§ **What to do**
Both end lines count: copy exactly from the line that contains "More parts follow." to the line that contains "module air_hose() color(glass)", and only those lines.

§ **Provided data**
=-=-=-=-=

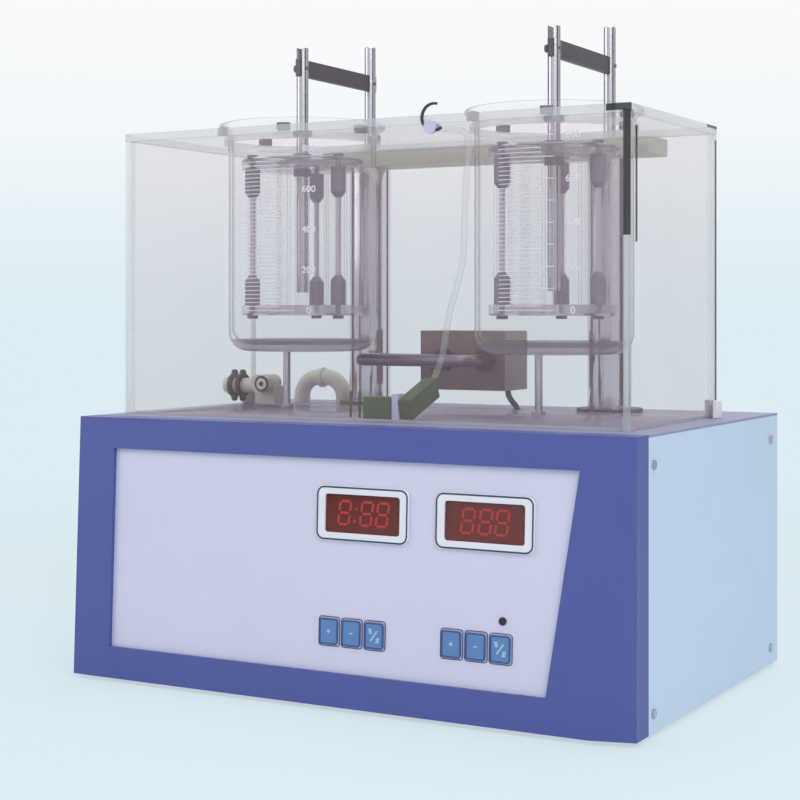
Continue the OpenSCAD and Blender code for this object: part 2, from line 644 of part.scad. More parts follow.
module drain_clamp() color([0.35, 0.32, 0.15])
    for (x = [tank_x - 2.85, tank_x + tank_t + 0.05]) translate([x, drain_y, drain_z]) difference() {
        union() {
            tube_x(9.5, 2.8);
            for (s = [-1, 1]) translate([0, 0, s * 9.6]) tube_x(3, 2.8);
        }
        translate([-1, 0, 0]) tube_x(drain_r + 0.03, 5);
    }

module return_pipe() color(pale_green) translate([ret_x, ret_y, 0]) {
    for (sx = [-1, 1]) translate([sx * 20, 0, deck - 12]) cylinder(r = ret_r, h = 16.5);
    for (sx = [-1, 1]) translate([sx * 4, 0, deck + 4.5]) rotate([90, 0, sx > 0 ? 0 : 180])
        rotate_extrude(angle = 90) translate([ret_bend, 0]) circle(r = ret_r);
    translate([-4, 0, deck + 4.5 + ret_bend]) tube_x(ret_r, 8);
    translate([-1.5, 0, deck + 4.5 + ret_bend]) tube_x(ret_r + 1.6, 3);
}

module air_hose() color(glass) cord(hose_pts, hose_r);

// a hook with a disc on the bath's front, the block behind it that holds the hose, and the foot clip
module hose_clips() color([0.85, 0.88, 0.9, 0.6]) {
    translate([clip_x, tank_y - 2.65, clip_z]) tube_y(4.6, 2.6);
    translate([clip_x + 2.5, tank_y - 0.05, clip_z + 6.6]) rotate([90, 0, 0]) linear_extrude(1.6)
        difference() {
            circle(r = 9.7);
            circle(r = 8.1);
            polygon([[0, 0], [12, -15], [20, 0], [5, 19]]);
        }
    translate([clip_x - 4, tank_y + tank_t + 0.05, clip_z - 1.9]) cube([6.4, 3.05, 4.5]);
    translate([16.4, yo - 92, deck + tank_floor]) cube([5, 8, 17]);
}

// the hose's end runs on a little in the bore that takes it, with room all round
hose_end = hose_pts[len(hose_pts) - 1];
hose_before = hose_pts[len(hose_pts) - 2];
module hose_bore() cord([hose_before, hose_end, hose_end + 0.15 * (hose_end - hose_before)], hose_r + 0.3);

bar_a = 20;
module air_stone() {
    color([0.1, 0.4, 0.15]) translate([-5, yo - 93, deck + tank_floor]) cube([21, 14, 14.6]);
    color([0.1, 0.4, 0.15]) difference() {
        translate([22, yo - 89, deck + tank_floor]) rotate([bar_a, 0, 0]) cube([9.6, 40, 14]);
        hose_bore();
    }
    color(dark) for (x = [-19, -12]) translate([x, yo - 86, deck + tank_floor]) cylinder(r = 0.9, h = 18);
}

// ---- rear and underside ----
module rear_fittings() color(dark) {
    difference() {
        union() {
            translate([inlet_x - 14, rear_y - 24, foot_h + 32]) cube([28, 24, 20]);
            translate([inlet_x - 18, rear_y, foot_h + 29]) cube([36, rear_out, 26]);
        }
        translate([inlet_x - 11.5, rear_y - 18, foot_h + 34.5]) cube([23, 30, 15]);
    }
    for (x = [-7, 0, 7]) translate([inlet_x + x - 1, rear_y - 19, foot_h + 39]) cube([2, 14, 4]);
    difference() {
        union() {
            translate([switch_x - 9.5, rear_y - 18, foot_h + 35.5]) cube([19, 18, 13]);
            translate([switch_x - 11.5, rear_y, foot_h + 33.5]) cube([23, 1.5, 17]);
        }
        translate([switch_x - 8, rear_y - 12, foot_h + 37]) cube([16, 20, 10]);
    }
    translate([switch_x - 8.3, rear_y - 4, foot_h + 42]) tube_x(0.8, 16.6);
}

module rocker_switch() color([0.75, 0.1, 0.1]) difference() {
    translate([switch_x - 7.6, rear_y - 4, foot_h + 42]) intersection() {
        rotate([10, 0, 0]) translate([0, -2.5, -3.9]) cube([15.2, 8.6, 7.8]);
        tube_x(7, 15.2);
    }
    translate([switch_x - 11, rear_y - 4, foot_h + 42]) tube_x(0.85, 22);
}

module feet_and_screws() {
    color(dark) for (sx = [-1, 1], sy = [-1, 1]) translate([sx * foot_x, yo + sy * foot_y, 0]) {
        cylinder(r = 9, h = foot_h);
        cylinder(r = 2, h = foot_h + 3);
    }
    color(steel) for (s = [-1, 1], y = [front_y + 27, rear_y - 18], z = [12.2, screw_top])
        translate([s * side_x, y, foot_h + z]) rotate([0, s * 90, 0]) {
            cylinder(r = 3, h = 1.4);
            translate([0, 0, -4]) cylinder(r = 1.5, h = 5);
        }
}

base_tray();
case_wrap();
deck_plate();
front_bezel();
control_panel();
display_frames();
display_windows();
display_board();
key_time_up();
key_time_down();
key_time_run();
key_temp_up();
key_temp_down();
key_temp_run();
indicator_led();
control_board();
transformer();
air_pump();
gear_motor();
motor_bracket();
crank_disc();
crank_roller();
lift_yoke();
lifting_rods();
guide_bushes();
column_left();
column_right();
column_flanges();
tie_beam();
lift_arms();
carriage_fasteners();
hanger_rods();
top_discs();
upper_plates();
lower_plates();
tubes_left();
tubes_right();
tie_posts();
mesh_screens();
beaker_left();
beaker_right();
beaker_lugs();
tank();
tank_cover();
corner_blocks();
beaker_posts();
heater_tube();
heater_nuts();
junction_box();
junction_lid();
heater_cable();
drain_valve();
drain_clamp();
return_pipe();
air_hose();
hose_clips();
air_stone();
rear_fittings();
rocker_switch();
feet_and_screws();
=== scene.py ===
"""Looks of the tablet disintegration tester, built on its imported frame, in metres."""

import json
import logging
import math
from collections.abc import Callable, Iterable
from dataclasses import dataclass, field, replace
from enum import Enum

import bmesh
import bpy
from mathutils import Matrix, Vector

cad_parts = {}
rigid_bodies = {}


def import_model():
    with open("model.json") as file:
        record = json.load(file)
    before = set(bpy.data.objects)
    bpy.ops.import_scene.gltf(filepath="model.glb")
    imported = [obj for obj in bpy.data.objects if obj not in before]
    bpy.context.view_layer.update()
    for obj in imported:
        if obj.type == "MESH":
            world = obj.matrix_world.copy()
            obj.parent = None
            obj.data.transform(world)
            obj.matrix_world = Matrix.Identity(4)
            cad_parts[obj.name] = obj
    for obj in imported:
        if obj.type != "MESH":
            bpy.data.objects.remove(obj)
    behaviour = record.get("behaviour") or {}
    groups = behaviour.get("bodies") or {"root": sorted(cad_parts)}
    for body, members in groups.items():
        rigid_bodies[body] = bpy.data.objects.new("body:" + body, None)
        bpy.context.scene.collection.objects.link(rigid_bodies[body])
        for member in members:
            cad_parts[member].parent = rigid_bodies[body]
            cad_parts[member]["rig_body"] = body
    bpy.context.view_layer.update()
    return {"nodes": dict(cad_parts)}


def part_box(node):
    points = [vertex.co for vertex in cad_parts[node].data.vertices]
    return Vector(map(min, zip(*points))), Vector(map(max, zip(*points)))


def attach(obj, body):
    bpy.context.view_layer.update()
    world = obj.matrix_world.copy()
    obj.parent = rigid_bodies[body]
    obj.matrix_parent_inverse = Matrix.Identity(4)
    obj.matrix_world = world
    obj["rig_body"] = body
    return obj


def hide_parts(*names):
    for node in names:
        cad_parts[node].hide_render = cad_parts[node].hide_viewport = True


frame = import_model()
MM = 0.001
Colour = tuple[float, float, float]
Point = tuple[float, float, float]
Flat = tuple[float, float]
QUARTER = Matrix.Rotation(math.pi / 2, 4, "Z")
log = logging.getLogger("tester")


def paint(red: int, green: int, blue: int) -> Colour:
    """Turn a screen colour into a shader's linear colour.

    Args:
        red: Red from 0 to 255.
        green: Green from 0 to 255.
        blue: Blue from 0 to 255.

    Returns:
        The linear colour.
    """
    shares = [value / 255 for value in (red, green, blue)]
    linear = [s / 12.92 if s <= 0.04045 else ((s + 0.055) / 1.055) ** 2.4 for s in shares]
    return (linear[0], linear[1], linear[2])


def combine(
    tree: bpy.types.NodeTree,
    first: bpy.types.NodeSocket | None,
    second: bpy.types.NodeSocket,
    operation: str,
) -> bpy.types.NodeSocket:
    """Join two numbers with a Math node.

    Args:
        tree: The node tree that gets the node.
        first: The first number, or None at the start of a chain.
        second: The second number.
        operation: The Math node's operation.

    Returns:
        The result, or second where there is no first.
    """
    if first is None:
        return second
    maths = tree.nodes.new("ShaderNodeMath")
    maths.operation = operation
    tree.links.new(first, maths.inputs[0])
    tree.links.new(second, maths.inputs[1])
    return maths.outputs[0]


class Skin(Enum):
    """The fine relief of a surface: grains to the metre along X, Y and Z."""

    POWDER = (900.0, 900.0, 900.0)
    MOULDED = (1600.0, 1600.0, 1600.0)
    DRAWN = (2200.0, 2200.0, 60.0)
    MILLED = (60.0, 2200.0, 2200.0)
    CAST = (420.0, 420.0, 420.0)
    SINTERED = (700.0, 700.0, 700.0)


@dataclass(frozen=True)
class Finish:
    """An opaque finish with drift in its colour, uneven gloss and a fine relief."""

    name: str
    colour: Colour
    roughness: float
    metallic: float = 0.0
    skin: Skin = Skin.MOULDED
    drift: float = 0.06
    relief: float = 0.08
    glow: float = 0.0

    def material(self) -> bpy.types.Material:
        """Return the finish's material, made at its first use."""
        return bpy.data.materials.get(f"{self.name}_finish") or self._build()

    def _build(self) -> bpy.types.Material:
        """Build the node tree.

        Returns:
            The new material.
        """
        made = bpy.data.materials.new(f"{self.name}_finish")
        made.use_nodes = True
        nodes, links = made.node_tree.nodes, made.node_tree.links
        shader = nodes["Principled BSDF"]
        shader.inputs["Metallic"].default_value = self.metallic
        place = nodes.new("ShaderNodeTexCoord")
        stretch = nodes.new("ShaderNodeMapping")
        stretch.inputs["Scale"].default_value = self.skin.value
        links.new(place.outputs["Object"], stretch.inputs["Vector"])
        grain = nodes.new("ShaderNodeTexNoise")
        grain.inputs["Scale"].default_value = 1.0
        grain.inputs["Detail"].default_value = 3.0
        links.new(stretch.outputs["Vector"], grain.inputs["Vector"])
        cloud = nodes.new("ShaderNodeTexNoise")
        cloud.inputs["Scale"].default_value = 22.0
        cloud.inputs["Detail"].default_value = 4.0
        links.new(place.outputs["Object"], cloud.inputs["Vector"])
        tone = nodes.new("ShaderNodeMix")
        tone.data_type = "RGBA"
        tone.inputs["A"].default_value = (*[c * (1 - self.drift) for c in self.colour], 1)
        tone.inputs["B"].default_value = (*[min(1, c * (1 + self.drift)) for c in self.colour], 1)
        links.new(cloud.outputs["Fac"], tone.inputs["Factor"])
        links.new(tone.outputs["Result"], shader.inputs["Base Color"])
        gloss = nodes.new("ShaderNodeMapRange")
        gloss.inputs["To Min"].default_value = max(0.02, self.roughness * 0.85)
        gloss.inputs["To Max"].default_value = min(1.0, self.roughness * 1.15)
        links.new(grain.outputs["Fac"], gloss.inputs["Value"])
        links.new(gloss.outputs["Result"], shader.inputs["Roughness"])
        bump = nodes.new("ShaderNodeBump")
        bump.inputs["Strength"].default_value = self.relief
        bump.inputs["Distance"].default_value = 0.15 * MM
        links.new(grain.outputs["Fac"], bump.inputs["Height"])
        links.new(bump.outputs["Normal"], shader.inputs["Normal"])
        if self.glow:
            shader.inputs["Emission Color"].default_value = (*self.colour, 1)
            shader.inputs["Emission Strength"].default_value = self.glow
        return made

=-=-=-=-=

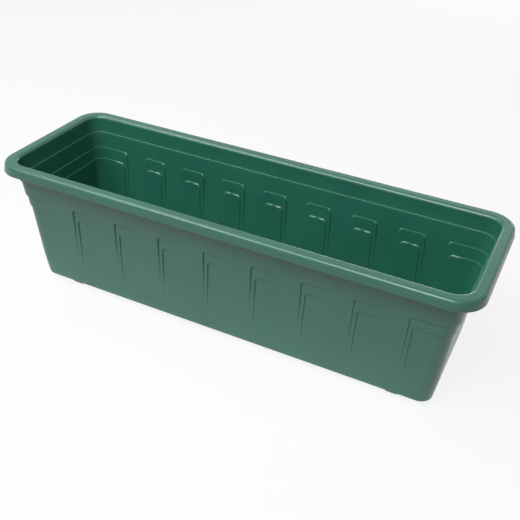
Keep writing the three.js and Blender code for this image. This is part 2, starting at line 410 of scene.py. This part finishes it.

=-=-=-=-=

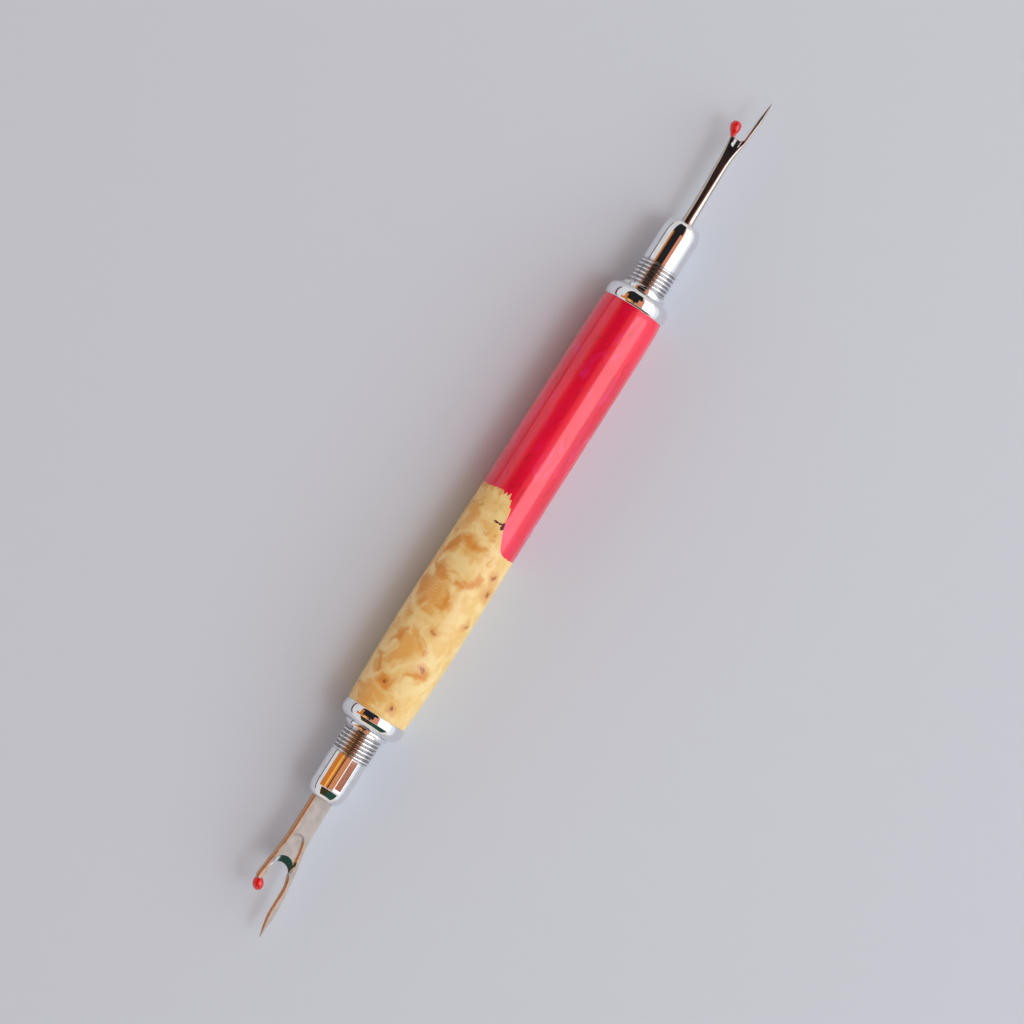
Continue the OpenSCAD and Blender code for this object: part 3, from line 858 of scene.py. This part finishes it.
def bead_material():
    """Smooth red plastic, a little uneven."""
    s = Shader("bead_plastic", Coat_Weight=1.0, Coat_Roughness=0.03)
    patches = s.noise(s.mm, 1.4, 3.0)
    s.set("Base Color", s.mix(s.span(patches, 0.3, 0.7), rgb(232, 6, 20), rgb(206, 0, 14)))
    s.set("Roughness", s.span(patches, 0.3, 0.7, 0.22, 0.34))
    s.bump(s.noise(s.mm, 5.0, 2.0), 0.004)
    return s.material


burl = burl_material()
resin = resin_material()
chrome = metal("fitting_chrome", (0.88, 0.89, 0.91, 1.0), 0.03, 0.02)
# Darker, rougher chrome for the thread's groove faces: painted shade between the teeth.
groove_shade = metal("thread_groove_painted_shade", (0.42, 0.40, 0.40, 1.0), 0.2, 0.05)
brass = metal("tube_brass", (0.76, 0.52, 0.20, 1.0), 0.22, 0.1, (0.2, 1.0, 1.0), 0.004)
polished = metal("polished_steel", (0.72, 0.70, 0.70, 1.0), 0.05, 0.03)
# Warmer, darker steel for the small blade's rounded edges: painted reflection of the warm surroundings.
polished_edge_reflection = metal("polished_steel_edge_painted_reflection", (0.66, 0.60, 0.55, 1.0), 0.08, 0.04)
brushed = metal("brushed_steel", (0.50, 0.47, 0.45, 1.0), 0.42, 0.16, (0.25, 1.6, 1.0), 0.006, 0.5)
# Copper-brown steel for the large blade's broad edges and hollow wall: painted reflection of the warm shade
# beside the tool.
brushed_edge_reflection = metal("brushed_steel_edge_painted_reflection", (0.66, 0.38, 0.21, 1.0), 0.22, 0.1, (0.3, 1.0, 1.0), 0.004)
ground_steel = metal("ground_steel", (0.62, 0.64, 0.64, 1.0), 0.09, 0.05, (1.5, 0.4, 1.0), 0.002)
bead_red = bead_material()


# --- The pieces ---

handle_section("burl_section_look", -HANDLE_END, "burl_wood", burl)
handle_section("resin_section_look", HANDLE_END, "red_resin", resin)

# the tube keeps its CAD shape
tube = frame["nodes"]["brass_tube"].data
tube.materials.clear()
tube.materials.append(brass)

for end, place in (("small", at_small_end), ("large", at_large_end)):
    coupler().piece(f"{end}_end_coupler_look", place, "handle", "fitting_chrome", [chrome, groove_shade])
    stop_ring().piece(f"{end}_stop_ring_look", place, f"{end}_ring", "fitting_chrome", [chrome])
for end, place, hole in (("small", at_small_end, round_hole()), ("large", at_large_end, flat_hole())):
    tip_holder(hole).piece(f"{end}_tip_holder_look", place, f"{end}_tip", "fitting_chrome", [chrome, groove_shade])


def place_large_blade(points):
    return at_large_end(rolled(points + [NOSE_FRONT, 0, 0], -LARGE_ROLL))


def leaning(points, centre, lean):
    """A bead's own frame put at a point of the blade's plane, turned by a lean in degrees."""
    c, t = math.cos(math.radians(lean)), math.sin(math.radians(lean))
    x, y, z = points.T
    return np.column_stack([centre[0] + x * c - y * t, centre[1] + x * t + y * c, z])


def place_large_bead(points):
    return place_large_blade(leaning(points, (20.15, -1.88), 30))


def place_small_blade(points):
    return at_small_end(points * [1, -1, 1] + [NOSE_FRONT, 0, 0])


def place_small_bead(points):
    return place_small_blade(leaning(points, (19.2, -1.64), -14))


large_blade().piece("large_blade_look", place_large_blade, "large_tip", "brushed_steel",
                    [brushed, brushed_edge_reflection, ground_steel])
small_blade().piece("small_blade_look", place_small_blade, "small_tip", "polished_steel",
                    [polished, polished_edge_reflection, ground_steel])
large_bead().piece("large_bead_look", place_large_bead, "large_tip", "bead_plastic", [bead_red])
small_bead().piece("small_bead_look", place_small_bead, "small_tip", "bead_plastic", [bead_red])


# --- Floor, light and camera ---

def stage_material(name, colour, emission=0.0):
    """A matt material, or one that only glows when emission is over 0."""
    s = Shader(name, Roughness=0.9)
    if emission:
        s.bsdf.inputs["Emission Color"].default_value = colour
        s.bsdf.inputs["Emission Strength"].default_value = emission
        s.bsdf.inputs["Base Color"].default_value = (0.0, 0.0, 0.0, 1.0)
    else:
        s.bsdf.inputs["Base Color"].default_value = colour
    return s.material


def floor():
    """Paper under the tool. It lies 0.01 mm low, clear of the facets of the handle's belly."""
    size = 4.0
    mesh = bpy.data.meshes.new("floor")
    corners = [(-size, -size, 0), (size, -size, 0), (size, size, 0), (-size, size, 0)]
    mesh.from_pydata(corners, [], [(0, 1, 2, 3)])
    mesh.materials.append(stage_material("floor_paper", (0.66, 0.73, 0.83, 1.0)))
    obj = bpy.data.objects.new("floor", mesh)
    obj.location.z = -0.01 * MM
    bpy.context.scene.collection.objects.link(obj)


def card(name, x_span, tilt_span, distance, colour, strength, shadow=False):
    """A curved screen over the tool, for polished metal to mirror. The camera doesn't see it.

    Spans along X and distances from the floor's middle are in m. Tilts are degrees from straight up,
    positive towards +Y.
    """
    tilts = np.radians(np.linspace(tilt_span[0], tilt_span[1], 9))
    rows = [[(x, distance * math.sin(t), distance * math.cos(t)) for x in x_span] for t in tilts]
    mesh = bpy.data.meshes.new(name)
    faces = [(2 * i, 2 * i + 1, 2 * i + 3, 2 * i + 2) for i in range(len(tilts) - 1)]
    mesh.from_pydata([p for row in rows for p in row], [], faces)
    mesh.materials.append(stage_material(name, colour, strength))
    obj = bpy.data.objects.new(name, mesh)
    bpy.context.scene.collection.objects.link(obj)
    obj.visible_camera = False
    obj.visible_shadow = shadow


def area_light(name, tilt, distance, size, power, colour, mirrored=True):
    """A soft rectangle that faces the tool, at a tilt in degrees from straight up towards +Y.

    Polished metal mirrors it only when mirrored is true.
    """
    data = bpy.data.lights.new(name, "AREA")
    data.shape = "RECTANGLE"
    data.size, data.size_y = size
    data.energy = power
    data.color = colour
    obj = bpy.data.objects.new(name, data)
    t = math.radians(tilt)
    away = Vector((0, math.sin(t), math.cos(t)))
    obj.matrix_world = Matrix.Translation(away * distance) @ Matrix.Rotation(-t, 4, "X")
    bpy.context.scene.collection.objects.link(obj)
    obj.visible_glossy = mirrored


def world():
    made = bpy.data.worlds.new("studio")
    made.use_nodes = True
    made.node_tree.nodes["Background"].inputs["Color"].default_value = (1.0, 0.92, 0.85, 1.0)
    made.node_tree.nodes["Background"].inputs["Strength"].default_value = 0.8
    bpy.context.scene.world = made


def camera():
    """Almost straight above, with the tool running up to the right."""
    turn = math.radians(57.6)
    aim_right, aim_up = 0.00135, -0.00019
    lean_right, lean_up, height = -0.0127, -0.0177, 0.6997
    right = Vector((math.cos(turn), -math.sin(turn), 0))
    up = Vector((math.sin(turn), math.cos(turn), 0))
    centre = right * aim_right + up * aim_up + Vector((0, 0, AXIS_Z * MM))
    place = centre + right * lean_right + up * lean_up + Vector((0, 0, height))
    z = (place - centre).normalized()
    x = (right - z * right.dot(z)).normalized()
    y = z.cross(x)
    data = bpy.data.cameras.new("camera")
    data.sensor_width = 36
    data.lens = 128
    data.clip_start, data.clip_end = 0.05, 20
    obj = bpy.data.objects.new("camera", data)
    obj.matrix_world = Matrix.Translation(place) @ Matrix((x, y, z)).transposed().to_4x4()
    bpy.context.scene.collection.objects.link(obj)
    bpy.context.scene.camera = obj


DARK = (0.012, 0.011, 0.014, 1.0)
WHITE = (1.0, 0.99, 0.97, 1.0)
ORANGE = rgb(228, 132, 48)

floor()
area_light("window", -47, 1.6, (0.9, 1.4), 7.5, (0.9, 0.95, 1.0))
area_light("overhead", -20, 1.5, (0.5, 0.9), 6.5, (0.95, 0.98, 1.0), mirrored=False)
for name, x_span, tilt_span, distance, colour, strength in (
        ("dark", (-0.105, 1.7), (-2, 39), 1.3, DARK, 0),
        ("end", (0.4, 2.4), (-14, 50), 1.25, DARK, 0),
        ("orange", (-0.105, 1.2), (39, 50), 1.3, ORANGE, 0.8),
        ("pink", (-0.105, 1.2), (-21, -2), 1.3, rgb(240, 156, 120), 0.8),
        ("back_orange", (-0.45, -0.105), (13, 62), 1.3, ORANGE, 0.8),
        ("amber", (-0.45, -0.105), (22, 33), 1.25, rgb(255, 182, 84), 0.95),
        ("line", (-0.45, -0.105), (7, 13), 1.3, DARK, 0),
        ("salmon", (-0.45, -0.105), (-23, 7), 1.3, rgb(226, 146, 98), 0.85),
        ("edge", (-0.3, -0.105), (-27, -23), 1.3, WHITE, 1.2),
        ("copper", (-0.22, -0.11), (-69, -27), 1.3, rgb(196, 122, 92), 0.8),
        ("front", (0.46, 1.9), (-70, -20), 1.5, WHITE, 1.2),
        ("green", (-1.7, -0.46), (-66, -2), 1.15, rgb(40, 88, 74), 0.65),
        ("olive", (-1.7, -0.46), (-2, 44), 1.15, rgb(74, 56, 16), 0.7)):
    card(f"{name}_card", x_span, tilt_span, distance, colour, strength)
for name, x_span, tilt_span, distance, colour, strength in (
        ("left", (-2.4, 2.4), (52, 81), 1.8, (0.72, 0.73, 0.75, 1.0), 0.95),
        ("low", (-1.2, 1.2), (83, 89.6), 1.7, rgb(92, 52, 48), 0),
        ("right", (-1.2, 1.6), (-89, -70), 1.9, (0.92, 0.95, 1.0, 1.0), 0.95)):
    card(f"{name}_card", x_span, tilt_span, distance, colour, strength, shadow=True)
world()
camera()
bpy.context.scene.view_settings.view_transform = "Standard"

=-=-=-=-=

§ **Task output**
Continue the OpenSCAD and Blender code for this object: part 2, from line 644 of part.scad. More parts follow.
module drain_clamp() color([0.35, 0.32, 0.15])
    for (x = [tank_x - 2.85, tank_x + tank_t + 0.05]) translate([x, drain_y, drain_z]) difference() {
        union() {
            tube_x(9.5, 2.8);
            for (s = [-1, 1]) translate([0, 0, s * 9.6]) tube_x(3, 2.8);
        }
        translate([-1, 0, 0]) tube_x(drain_r + 0.03, 5);
    }

module return_pipe() color(pale_green) translate([ret_x, ret_y, 0]) {
    for (sx = [-1, 1]) translate([sx * 20, 0, deck - 12]) cylinder(r = ret_r, h = 16.5);
    for (sx = [-1, 1]) translate([sx * 4, 0, deck + 4.5]) rotate([90, 0, sx > 0 ? 0 : 180])
        rotate_extrude(angle = 90) translate([ret_bend, 0]) circle(r = ret_r);
    translate([-4, 0, deck + 4.5 + ret_bend]) tube_x(ret_r, 8);
    translate([-1.5, 0, deck + 4.5 + ret_bend]) tube_x(ret_r + 1.6, 3);
}

module air_hose() color(glass) cord(hose_pts, hose_r);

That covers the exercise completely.